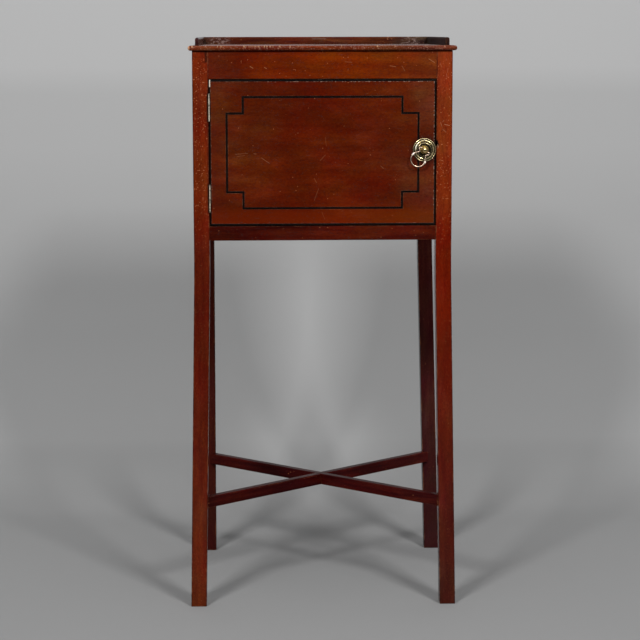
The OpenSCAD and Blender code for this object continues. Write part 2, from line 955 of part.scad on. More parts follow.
// A joint in the ring, where two bends of the wire meet in a slight swelling
module ring_joint(at) {
    translate([at[0], at[1], 0])
        sphere(1.1 * wire_r, $fn = 32);
}

// The right arm of the ring: a swan neck from the bow up to the elbow, and the peg that turns
// in the ball. The neck runs into both without a corner, which settles its radius and place
module ring_arm() {
    way = [cos(neck_angle), sin(neck_angle)];
    elbow_middle = [elbow_at, -elbow_r];
    apart = bow_middle + bow_r * way - elbow_middle;
    neck_r = (apart * apart - elbow_r * elbow_r) / (2 * (elbow_r - apart * way));
    neck_middle = bow_middle + (bow_r + neck_r) * way;
    to_elbow = elbow_middle - neck_middle;
    met_at = atan2(to_elbow[1], to_elbow[0]);
    neck_end = arc_angle(wire_end, neck_r);
    ring_joint(bow_middle + bow_r * way);
    wire_arc(neck_middle, neck_r, met_at + neck_end, 180 + neck_angle - neck_end);
    ring_joint(neck_middle + neck_r * to_elbow / norm(to_elbow));
    wire_arc(elbow_middle, elbow_r, met_at - 180 + arc_angle(wire_end, elbow_r), 90);
    translate([ball_r / 2, 0, 0])
        rotate([0, 90, 0])
            cylinder(h = elbow_at + wire_r / 4 - ball_r / 2, r = peg_r, $fn = 32);
}

module ring_handle() {
    bow_end = neck_angle - arc_angle(wire_end, bow_r);
    color("darkgoldenrod")
        at_handle()
            rotate([0, 0, -handle_tilt])
                translate([0, 0, ball_out]) {
                    wire_arc(bow_middle, bow_r, -180 - bow_end, bow_end);
                    for (side = [LEFT, RIGHT])
                        on_side(side) {
                            ring_knop();
                            ring_arm();
                        }
                }
}

// ---------------------------------------------------------------- nodes

top_board();
gallery_back();
gallery_side(LEFT);  // gallery_left
gallery_side(RIGHT);  // gallery_right
leg_front_left();
leg_front_right();
leg_rear(LEFT);  // leg_rear_left
leg_rear(RIGHT);  // leg_rear_right
frieze_rail();
bottom_rail();
side_panel(LEFT);  // side_panel_left
side_panel(RIGHT);  // side_panel_right
back_panel();
bottom_board();
bottom_bearers();
glue_blocks();
door_stop();
stretcher(LEFT, [bar_mid, bar_z[1] + over]);  // stretcher_from_front_left
stretcher(RIGHT, [bar_z[0] - over, bar_mid]);  // stretcher_from_front_right
hinge_leaf(upper_hinge_z, LEFT);  // upper_hinge_leg_leaf
hinge_leaf(lower_hinge_z, LEFT);  // lower_hinge_leg_leaf
hinge_pins();
hinge_screws(LEFT);  // hinge_leg_screws
door_board();
door_stringing();
door_edge_stringing();
hinge_leaf(upper_hinge_z, RIGHT);  // upper_hinge_door_leaf
hinge_leaf(lower_hinge_z, RIGHT);  // lower_hinge_door_leaf
hinge_screws(RIGHT);  // hinge_door_screws
handle_backplate();
backplate_pins();
handle_post();
latch_tongue();
spindle_nut();
ring_handle();
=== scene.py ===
import json
from math import cos, pi, radians, sin

import bmesh
import bpy
from mathutils import Matrix, Vector, noise


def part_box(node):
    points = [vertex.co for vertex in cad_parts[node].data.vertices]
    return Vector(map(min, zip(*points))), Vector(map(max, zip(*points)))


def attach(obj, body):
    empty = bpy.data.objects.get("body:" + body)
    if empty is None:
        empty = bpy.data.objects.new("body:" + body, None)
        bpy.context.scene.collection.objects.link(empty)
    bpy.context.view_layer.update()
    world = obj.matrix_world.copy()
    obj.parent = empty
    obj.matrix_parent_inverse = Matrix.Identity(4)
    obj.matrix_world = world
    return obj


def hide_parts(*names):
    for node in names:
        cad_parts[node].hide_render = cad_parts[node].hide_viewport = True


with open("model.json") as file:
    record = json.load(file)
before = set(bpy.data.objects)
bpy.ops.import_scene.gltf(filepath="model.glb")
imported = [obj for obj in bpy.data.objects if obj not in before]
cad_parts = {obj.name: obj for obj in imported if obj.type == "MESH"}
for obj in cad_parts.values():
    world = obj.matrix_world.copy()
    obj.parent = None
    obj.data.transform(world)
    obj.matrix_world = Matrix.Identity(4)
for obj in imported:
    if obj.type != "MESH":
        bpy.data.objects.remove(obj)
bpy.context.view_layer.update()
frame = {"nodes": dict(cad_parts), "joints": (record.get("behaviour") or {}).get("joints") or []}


# ---------------------------------------------------------------- top board
# One thin mahogany board with a half-round edge at the front and both ends. It is glued to
# the case with blocks from below. Two centuries of knocks have chipped its front edge.


def join(tree, socket, value):
    """Gives a shader input a value, or links it to another node's output."""
    if isinstance(value, bpy.types.NodeSocket):
        tree.links.new(value, socket)
    elif socket.type == "RGBA":
        socket.default_value = (*value, 1)
    else:
        socket.default_value = value


def add(tree, kind, inputs=(), **settings):
    """Adds a shader node; inputs pairs the names or numbers of its inputs with values or outputs."""
    made = tree.nodes.new("ShaderNode" + kind)
    for name, value in settings.items():
        setattr(made, name, value)
    for name, value in dict(inputs).items():
        join(tree, made.inputs[name], value)
    return made


def find(tree, kind):
    """The first node of a kind in a material."""
    return next(n for n in tree.nodes if n.type == kind)


def sums(tree, operation, *values):
    """One step of arithmetic on numbers."""
    return add(tree, "Math", enumerate(values), operation=operation).outputs[0]


def times(tree, first, second):
    """One number times another."""
    return sums(tree, "MULTIPLY", first, second)


def apart(tree, value, other):
    """How far one number is from another."""
    return sums(tree, "ABSOLUTE", sums(tree, "SUBTRACT", value, other))


def between(tree, value, low, high, to_low=0.0, to_high=1.0):
    """Takes a value from one range to another, and stops at its ends."""
    given = {"Value": value, "From Min": low, "From Max": high, "To Min": to_low, "To Max": to_high}
    return add(tree, "MapRange", given).outputs["Result"]


def own_place(tree):
    """Where a point of the surface is on the cupboard at rest, in metres."""
    return add(tree, "TexCoord").outputs["Object"]


def split(tree, place):
    """The X, Y and Z of a place."""
    return add(tree, "SeparateXYZ", {0: place}).outputs


def stretched(tree, where, x, y, z):
    """Stretches a place along each axis."""
    return add(tree, "VectorMath", {0: where, 1: (x, y, z)}, operation="MULTIPLY").outputs[0]


def compared(tree, operation, first, second):
    """The distance or the dot product of two vectors."""
    return add(tree, "VectorMath", {0: first, 1: second}, operation=operation).outputs["Value"]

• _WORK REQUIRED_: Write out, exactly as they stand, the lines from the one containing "top_board();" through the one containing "record = json.load(file)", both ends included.

• _THE OUTPUT_:
top_board();
gallery_back();
gallery_side(LEFT);  // gallery_left
gallery_side(RIGHT);  // gallery_right
leg_front_left();
leg_front_right();
leg_rear(LEFT);  // leg_rear_left
leg_rear(RIGHT);  // leg_rear_right
frieze_rail();
bottom_rail();
side_panel(LEFT);  // side_panel_left
side_panel(RIGHT);  // side_panel_right
back_panel();
bottom_board();
bottom_bearers();
glue_blocks();
door_stop();
stretcher(LEFT, [bar_mid, bar_z[1] + over]);  // stretcher_from_front_left
stretcher(RIGHT, [bar_z[0] - over, bar_mid]);  // stretcher_from_front_right
hinge_leaf(upper_hinge_z, LEFT);  // upper_hinge_leg_leaf
hinge_leaf(lower_hinge_z, LEFT);  // lower_hinge_leg_leaf
hinge_pins();
hinge_screws(LEFT);  // hinge_leg_screws
door_board();
door_stringing();
door_edge_stringing();
hinge_leaf(upper_hinge_z, RIGHT);  // upper_hinge_door_leaf
hinge_leaf(lower_hinge_z, RIGHT);  // lower_hinge_door_leaf
hinge_screws(RIGHT);  // hinge_door_screws
handle_backplate();
backplate_pins();
handle_post();
latch_tongue();
spindle_nut();
ring_handle();
=== scene.py ===
import json
from math import cos, pi, radians, sin

import bmesh
import bpy
from mathutils import Matrix, Vector, noise


def part_box(node):
    points = [vertex.co for vertex in cad_parts[node].data.vertices]
    return Vector(map(min, zip(*points))), Vector(map(max, zip(*points)))


def attach(obj, body):
    empty = bpy.data.objects.get("body:" + body)
    if empty is None:
        empty = bpy.data.objects.new("body:" + body, None)
        bpy.context.scene.collection.objects.link(empty)
    bpy.context.view_layer.update()
    world = obj.matrix_world.copy()
    obj.parent = empty
    obj.matrix_parent_inverse = Matrix.Identity(4)
    obj.matrix_world = world
    return obj


def hide_parts(*names):
    for node in names:
        cad_parts[node].hide_render = cad_parts[node].hide_viewport = True


with open("model.json") as file:
    record = json.load(file)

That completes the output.